What's more, the BLS says that of the ten occupational groups that will add the most jobs between 2010 and 2020, five don't even require a high-school diploma.

Those who think we can jump-start the economy by encouraging high tech start-ups need a reality check, given that too many of these start-ups wind up outsourcing much of their work. Wonder why California, our most entrepreneurial state, has one of the highest unemployment rates in the country -- 11.5 percent as of March of this year compared to the U.S. rate of 8.3 percent?

In fact, four of the five Congressional districts in the U.S. with the highest proportional decline in jobs are in the tech-heavy San Francisco Bay area -- oh, and the fifth is Austin, which is also a high tech area.

Says Intel founder Andy Grove, only about 166,000 people in the U.S. work in the computer manufacturing industry, a lower figure than when the first PC was assembled in 1975. "Meanwhile, a very effective computer manufacturing industry has emerged in Asia, employing about 1.5 million workers," says Grove. Unlike Apple, GE and HP, "[Intel is] making three-quarters of those chips in the United States, even though three quarters of its microprocessor chips are sold elsewhere. Intel employs 44,000 people in the U.S., more than half its overall workforce of 84,000," according to Robert D. Hof of Stanford Business Magazine online.

Grove knows first hand the price you pay if you don't make the stuff you invented:

When Intel's business consisted of making memory chips, we hesitated to add manufacturing capacity, not being all that sure about the market demand in years to come. Our Japanese competitors didn't hesitate: They built the plants. Asian countries seem to understand that job creation must be the Number One objective of state economic policy.

Grove's approach to re-source and re-shore jobs to the U.S.A?

Levy an extra tax on the product of offshored labor. Deposit it in the coffers of what we might call the Scaling Bank of the U.S. and make these sums available to companies that will scale their American operations. If the result is a trade war, treat it like other wars -- fight to win. If what I'm saying sounds protectionist so be it.

Grove offers Germany, which produces more high-end goods than China -- from autos to renewable energy -- as a role model. For one thing, management and labor have a more cooperative relationship, emphasizing on-the-job training and avoiding layoffs by substituting wage freezes or temporary shorter work weeks.

As I pointed out in a previous post, a little-discussed feature of the European Union is that it's a partnership between large employers and their workers, not just between countries. Works councils, which are mandatory at most companies, not only enable workers to have veto power over job losses but give them the right to meet with management to discuss mergers and the introduction of new technologies, says Steven Hill in Europe's Promise.

What's more, some of the most effective economies are unionized AND European. Four of the 10 best economies are the Netherlands, Sweden, Finland and Switzerland. The European Trade Union Confederation consists of 81 unions with 60 million members compared to the AFL-CIO, which represents only 10 million workers., according to Europe's Promise.

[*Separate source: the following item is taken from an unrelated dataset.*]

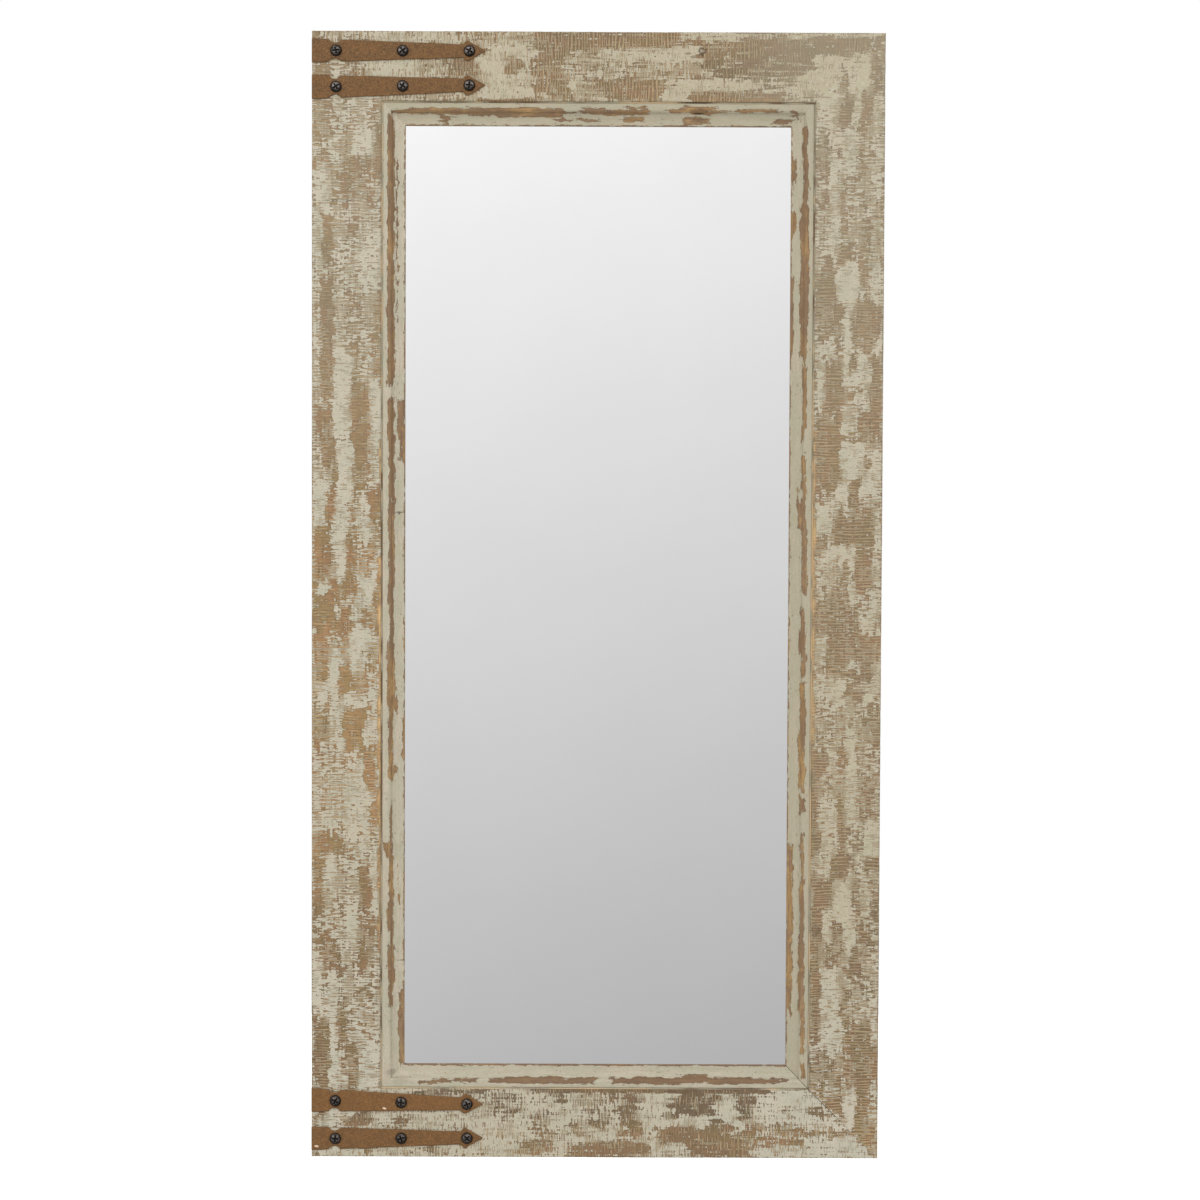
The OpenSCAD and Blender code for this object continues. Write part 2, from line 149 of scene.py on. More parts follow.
def give(piece, **named):
    """Stores a number or a vector on every vertex of a piece, under a name that its material reads."""
    for name, values in named.items():
        kind, field = ("FLOAT", "value") if values.ndim == 1 else ("FLOAT_VECTOR", "vector")
        stored = piece.data.attributes.new(name, kind, "POINT").data
        stored.foreach_set(field, values.astype(np.float32).ravel())


def run_side(name, side, section, outer, spacing, sink):
    """Runs a section along a frame side, mitred at both ends. sink says how deep each point is worn in."""
    across, depth = (section[:, i] for i in range(2))
    length = SIDE_LENGTH[side]
    gap = HAIRLINE + MITRE_OPEN * np.clip((across - OPEN_FROM) / 8, 0, 1) * (side in ("right", "bottom"))
    count = int(round((length - 2 * outer) / spacing)) + 1
    share = np.linspace(0, 1, count)[:, None]
    start, end = across + HAIRLINE, length - across - gap
    along = start + (end - start) * share
    across, depth = (np.broadcast_to(v, along.shape) for v in (across, depth))
    ahead, behind = np.roll(section, -1, 0), np.roll(section, 1, 0)
    normal = (ahead - behind)[:, ::-1] * (1, -1)
    normal /= np.linalg.norm(normal, axis=1)[:, None]
    deep = sink(across, depth, along) * np.clip((np.minimum(along, length - along) - across) / 5 + 0.1, 0, 1)
    points = place_side(side, across - normal[:, 0] * deep, depth - normal[:, 1] * deep, along).reshape(-1, 3)
    n = len(section)
    here = np.arange((count - 1) * n).reshape(-1, n)
    there = np.roll(here, -1, 1)
    faces = np.stack([here, there, there + n, here + n], -1).reshape(-1, 4).tolist()
    faces += [list(range(n))[::-1], list(range((count - 1) * n, count * n))]
    piece = make_mesh(name, points, faces)
    give(piece, place=np.stack([across, along, depth], -1).reshape(-1, 3))
    return piece, across.ravel(), depth.ravel(), along.ravel()


def board_section():
    """The board's outline: up the outer wall, over the front, down the inner wall and back."""
    w, t = BOARD_W, BOARD_T
    return np.array(
        line((0, t - BACK_R), (0, OUTER_R), WALL_ROW) + arc((OUTER_R, OUTER_R), OUTER_R, 180, 270, 5)
        + line((OUTER_R, 0), (w - INNER_R, 0), FACE_ROW) + arc((w - INNER_R, INNER_R), INNER_R, 270, 360, 5)
        + line((w, INNER_R), (w, t - BACK_R), WALL_ROW) + arc((w - BACK_R, t - BACK_R), BACK_R, 0, 90, 3)
        + line((w - BACK_R, t), (BACK_R, t), BACK_ROW) + arc((BACK_R, t - BACK_R), BACK_R, 90, 180, 3))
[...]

European countries also broker trade deals with other countries. As United Steelworkers President Leo Gerard put it, "If you look at the Scandinavian countries, if you look at Germany they've got strategies that include having a balanced trade agenda with China. If the Germans can have a balanced trade agenda why can't we?"

It will take time and effort to change our labor and trade policies but Americans deserve to know what companies are outsourcing/offshoring their labor so they can choose to boycott them, as I'm doing with Apple products. Unfortunately, the GOP-dominated Congress very likely doesn't want to offend major U.S. outsourcers, given that these companies are a major source of their campaign contributions -- the Chamber of Commerce is the top spender, shelling out more than $885 million since 1998, according to CRP.

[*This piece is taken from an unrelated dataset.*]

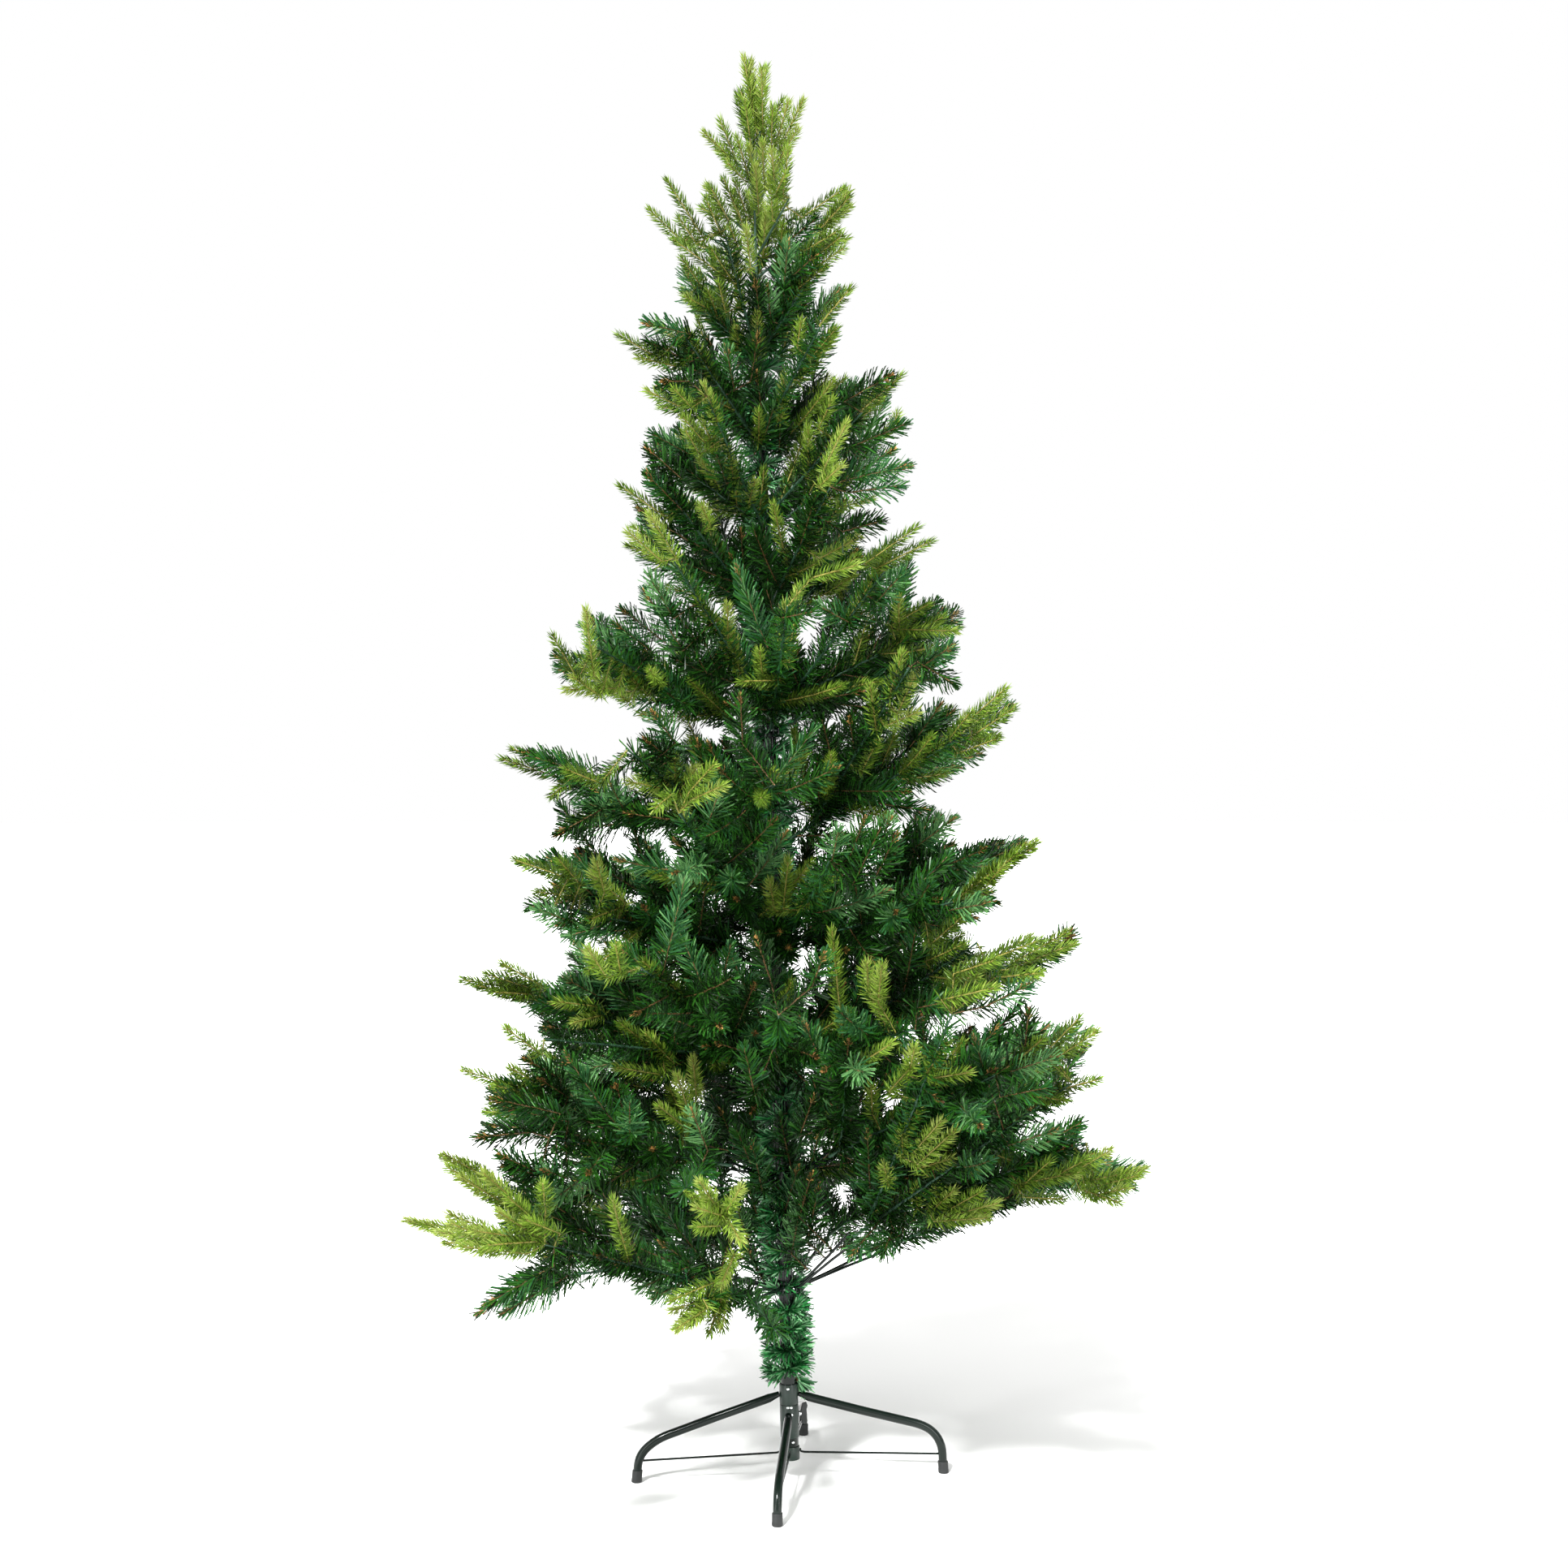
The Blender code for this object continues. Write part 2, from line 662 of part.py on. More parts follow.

Earlier this year the House Republican majority voted down the Peters Outsourcing Accountability Amendment introduced by Rep. Gary Peters of Michigan, which would have required publicly held companies to reveal how many of their employees work overseas. I would urge you to contact your Congressperson (or Peters directly if you're a New York resident) and urge him/her to ask Peters to re-introduce the bill. It's a first step in keeping the vital subject of bringing jobs back home on the front burner, not to mention throwing the bums out who would dare impede an effort to bring them back.